History of implementing changes. Successful implementations boost confidence, while faulty ones cultivate low expectations.
|4. Executives’ ability to make Change happen|
Organizational ability to successfully make change work is greatly depended on management’s ability to implement it.This ability is determined by:
Management influence. When organizational management has no influence, it has no control. And when there is no control, workforce does what it pleases, which makes a change next to impossible to implement.
Devotion to sound structure. The structure allows for management to happen. The organization needs to be able to reshuffle and adjust its structure, communication flows, and incentives to change.
Clarity of perception. Regardless of the organization, there needs to be a clear understanding of where the organization is headed, what are the communication patterns, and who hold power in their hands. The clarity of direction and authority.

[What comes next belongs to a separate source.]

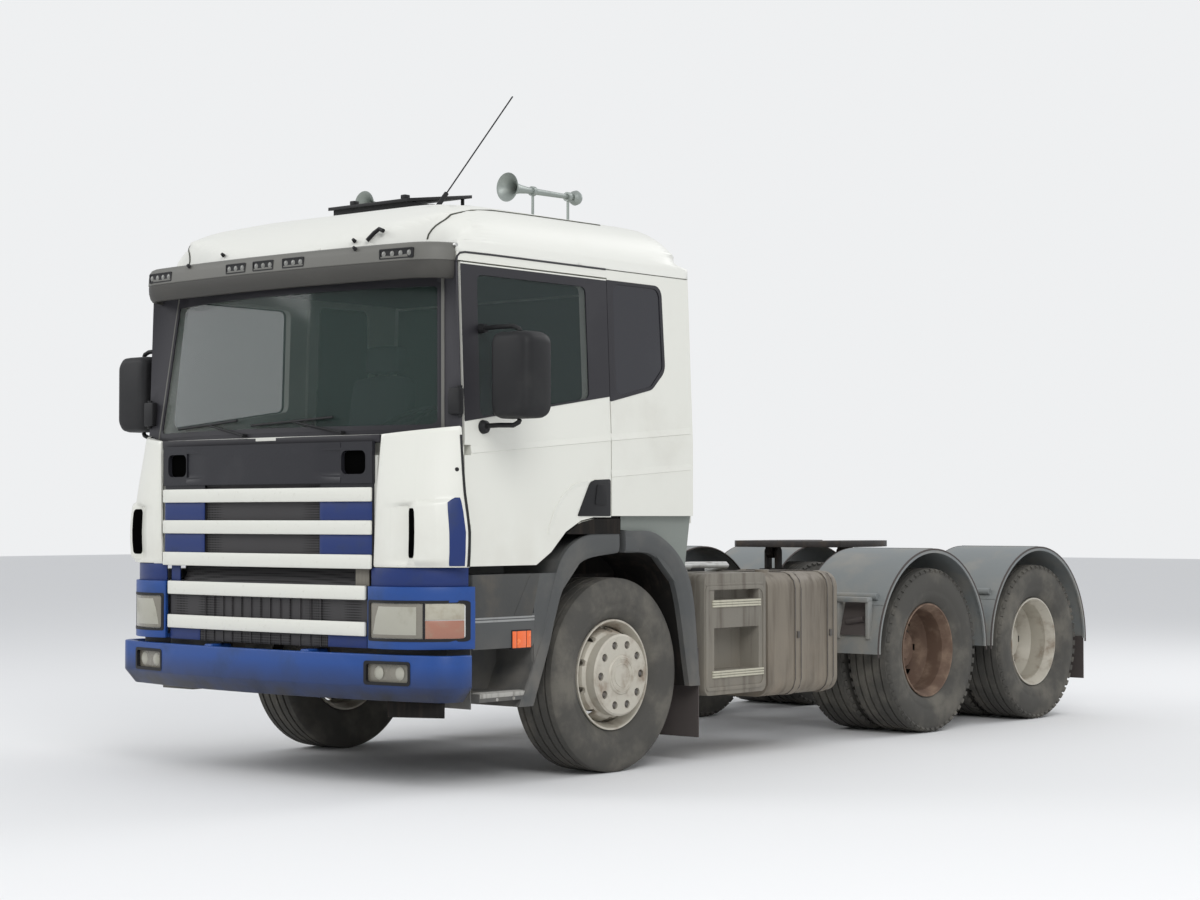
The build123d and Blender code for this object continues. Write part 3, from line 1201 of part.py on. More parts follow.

Accurate Feedback. No matter top or bottom there needs to be a reliable feedback system within the organization helping everyone know how they are performing and what is actually happening.
Fixed Standards. Standards need to be established and enforced throughout all of the organization. Otherwise, the workforce gets confused, and management loses control.
Fair and Consistent Management. When double standards or inequity are present it only demotivates workforce and makes management look bad.
Fitting Consequences. Good work needs to be followed up with an appropriate reward, while incompetence with feedback and correction of errors. Not the other way around.
Expectation of Success. When effort is required, the workforce can expect it to be worth it and wind up successful.
Expectation of Recognition. Employees expect management to live up to the expectations and reward performance and effort.